Edwin Weijdema works as an Enterprise Architect at Imtech ICT in the Netherlands. His job is to build bridges between management and the technicians and vice verse. He has many different roles including working as a speaker, trainer, writer, pre-sales consultant, enterprise architect as well as providing risk analysis and responding to concerns and questions posed by his clients. Edwin is a certified VMware VCP 2, 3, 4 & 5, and V(T)SP 3, 4 & 5. In 2010, 2011, 2012, 2013 and 2014 VMware awarded him the VMware vExpert award for blogging and community efforts. In his spare time he likes to relax in a good online game with friends.

  • Edwin

    I found the retail prices for Windows 2008 editions without CALs combined to it:

    Prices are for US but good to compare and see where the break even point is situated.
    Standard edition: $726,-
    Enterprise edition: $2.358,-
    Datacenter edition: $ 2.405,-

    Using these numbers the break even point will be @ 8 virtual machines and above on a 2 cpu socket machine.


  • Eric K. Miller

    Unfortunately, for service providers trying to use their SPLA licenses, there are enough restrictions to make someone go bonkers. For instance, Microsoft says that SPLA licenses can't be used in conjunction with volume licenses, retail licenses, etc. So, customers who are transitioning from an on-premise environment to a hosted environment (the majority of companies are doing this slowly) must use “only” SPLA licenses “or” volume licenses or retail licenses at the hosted site. To gain the benefit of the hosted environment, most companies would prefer to use SPLA licensing for “new” software, but would still like to use some of their existing expensive volume or retail licenses during a slow transition to a hosted environment. Why should these volume or retail licenses be thrown away?

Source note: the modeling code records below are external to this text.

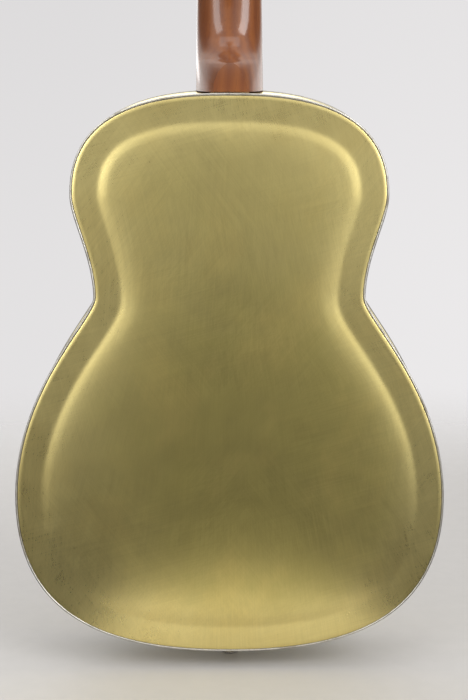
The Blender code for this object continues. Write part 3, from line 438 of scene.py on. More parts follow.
def make_back():
    """The stamped back plate: a flat border, a cove at the line inside it and a long shallow crown."""
    rows = [[(x, HALF_DEPTH - PLATE_EDGE, z) for x, z in inset_half(PLATE_INSET)]]
    for step in BORDER_ROWS + COVE_ROWS:
        distance = PLATE_INSET + step * MM
        drop = PLATE_ROUND if step == BORDER_ROWS[0] else 0.0
        height = HALF_DEPTH + cove_height(distance) - drop
        rows.append([(x, height, z) for x, z in inset_half(distance)])
    last, (low, high) = rows[-1], BACK_SPINE
    for k in range(1, SPINE_ROWS + 1):
        share = k / SPINE_ROWS
        row = []
        for (x, _, z), (_, edge_z) in zip(last, BODY_EDGE):
            spine = low + (high - low) * edge_z / BODY_LENGTH
            place = (x * (1 - share), z + (spine - z) * share)
            height = HALF_DEPTH + cove_height(edge_distance(*place))
            row.append((place[0], height, place[1]))
        rows.append(row)
    outer = [row + [(-x, y, z) for x, y, z in reversed(row[1:-1])] for row in rows]
    inner = [[(x, y - SHEET, z) for x, y, z in row] for row in outer[1:]]
    base = [(x, HALF_DEPTH - SHEET, z) for x, _, z in outer[0]]
    return loft("back_sheet", inner[::-1] + [base] + outer, capped=False, angle=50)


def make_top():
    """The flat top, with the cone's round opening and two S-shaped sound holes."""
    holes = [circle(0, MIDDLE_Z, CONE_RADIUS + 1 * MM, 128), sound_hole(1), sound_hole(-1)]
    loops = [whole_loop(inset_half(PLATE_INSET)), *holes]
    return flat_sheet("top_sheet", loops, HALF_DEPTH - SHEET, HALF_DEPTH, FRONT_PLACE, edge=0.3 * MM)


STEM_HALF_WIDTH, STEM_TAPER = 2.85, 2.0  # millimetres, from the hole's middle to its end


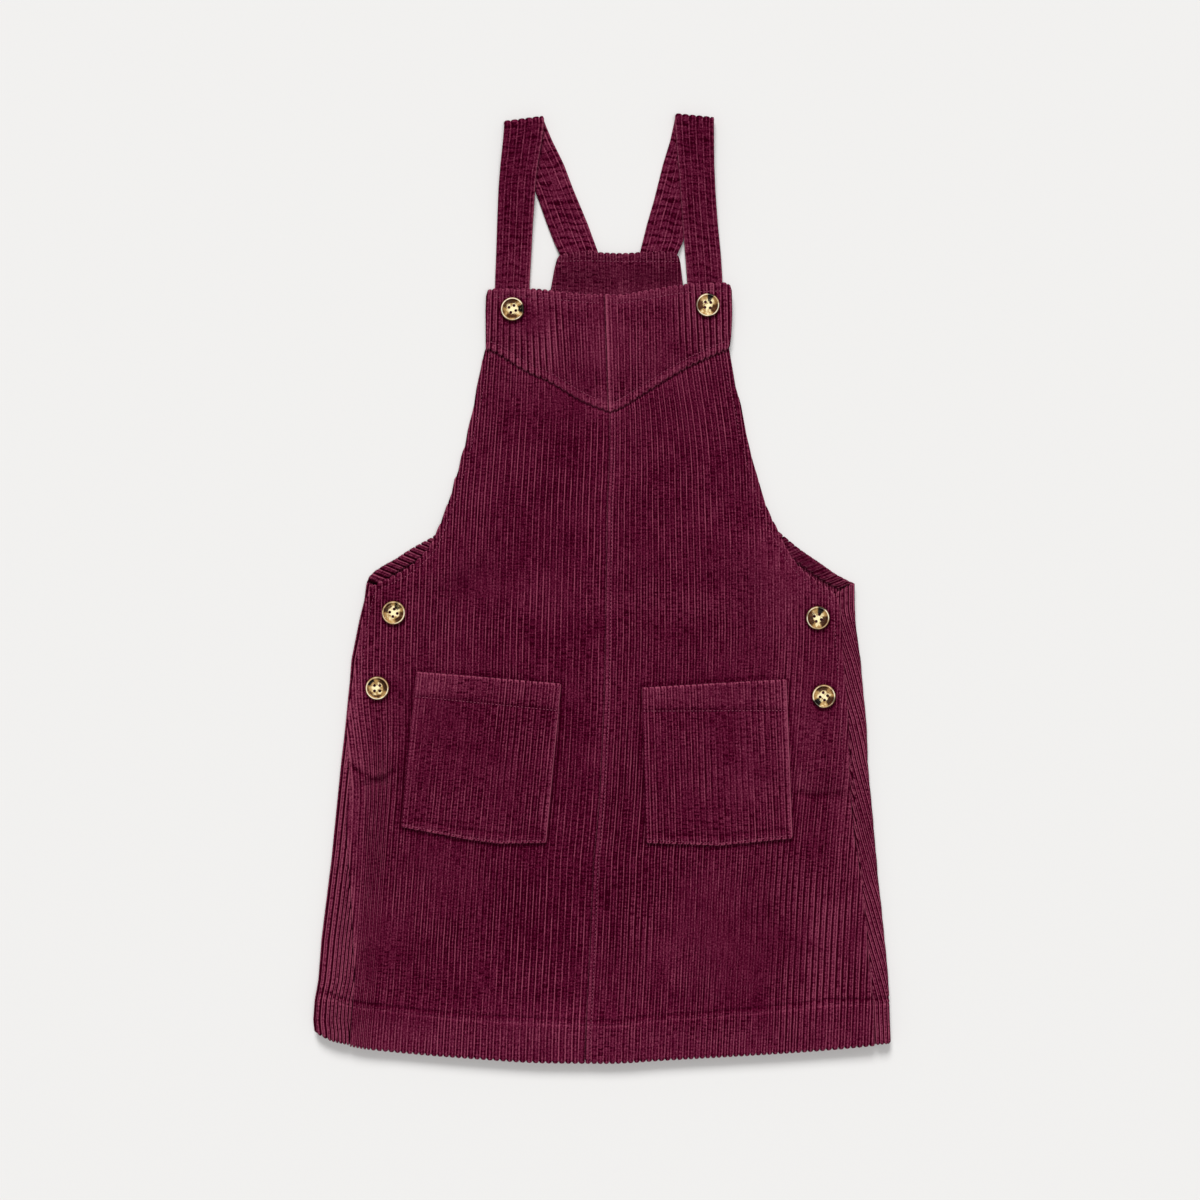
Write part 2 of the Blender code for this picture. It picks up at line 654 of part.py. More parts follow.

    So, as much as Microsoft has assisted in providing numerous licensing options for virtual environments (much appreciated), they have continued to create barriers like this for a large part of the market.

  • Pingback: Unlimited virtualization rights price breakeven point for Windows Server | Servers and Storage |

  • sulaiman

    How Microsoft windows 7 licensing system is working in VMware
    view 4.6 environment.

    For example, an organization is going to use 100 VM desktop
    with VMware 4.6. it will be useful if you can tell how many windows 7 license
    the organization need to buy.

    Please help me on this case I am bit confuse on the same

    • Edwin

      Hi Sulaiman,

      Good question, I am compiling a blog post which will be live within the next couple of days which will shine a light on this subject how to calculate and which licenses to use from Microsoft in a VMware View 4.6 deployment. I hope you have the time to wait on this post because it is a complex whole with devices and virtual machines.

  • Santhosh C

    Thanks a lot for the post. But could please tell this too. How i assign a Windows server license in a ESXi host.  Is there any interface to apply the license or through what mode ??

    Please advise.

    • Erik Scholten

      Assign a Windows server license in an ESXi host? You can only assign a license to a Windows host inside the Windows operating system or with the use of a KMS server. The only Windows license related action you can perform in an ESXI host is assign a Windows license to a template or a customization specification.

    • Neil G

      You don’t physically apply the Windows licence to an ESXi host, it is a logical assignment for licensing purposes.  If you have an ESXi server with 2 processors you would just allocate 1 Windows Server Enterprise licence (per 4 virtual machines that will run on it) or 2 Windows Server Datacenter licences (to allow unlimited VMs to run).  You’re not running a base copy of Windows on the host itself like you do with Hyper-V and so don’t have to enter a licence key anywhere; just keep a record of the licences you’ve allocated.  Obviously you still need to enter a licence key when activating Windows within the guest VM.

      • Santhosh C

         Thanks a lot, a lot Neil G !!!!

        This absolutely clarified my doubt  !!
        So i just need to file and keep the license key with me in a ESXi environment and run VMs as if it is a Hyper-V environment ! Great..

        Thanks again.

        • Neil G

          Yes, if Microsoft come knocking you just need to be able to show that you have bought the appropriate licences for your ESXi servers to cover all the VMs they will run.  There is nothing technical within ESXi that prevents you from running more Windows VMs than you are licensed for, it’s all done on a trust basis.

          • Santhosh C

             This absolutely great !!
            Thanks Niel again.
            One more doubt. Is there any restriction that i can run only lower version of Windows in the VMs ?? For example, if i license my ESXi server with 2008R2 Enterprise, I can run four 2008R2 enterprise VMs in it right ? Or am I saying something wrong ??!!

          • Neil G

            You do get downgrade rights, so If you assign a single Windows Server 2008R2 Enterprise licence to the ESXi server then it is entitled to host four VMs using either Enterprise or Standard edition of Windows (or a mixture).  They don’t have to be 2008R2 either you could run 2008, 2003R2 or 2003.
            If you allocated two Datacenter licences to the ESXi server then it could run unlimited VMs on any current version of Windows Server.  You would only be able to run future versions, such as Windows 8 server, if the licences have Software Assurance.
            If you downgrade, you will of course need to use the licence key relevant to the version you are installing in the VM:

  • Mg

    When I have 2 ESXi running on 2 server(each one with 2 CPU six core) which is the number Windows Datacenter licensing that I have to buy?, Over this scenario the answer is 4 or not?
    Thanks for you help

    • Neil G

      Yes 4 (2 for each server).  Enterprise is licensed per server, Datacenter per processor.  The number of cores in each processor doesn’t matter for Windows Server licensing.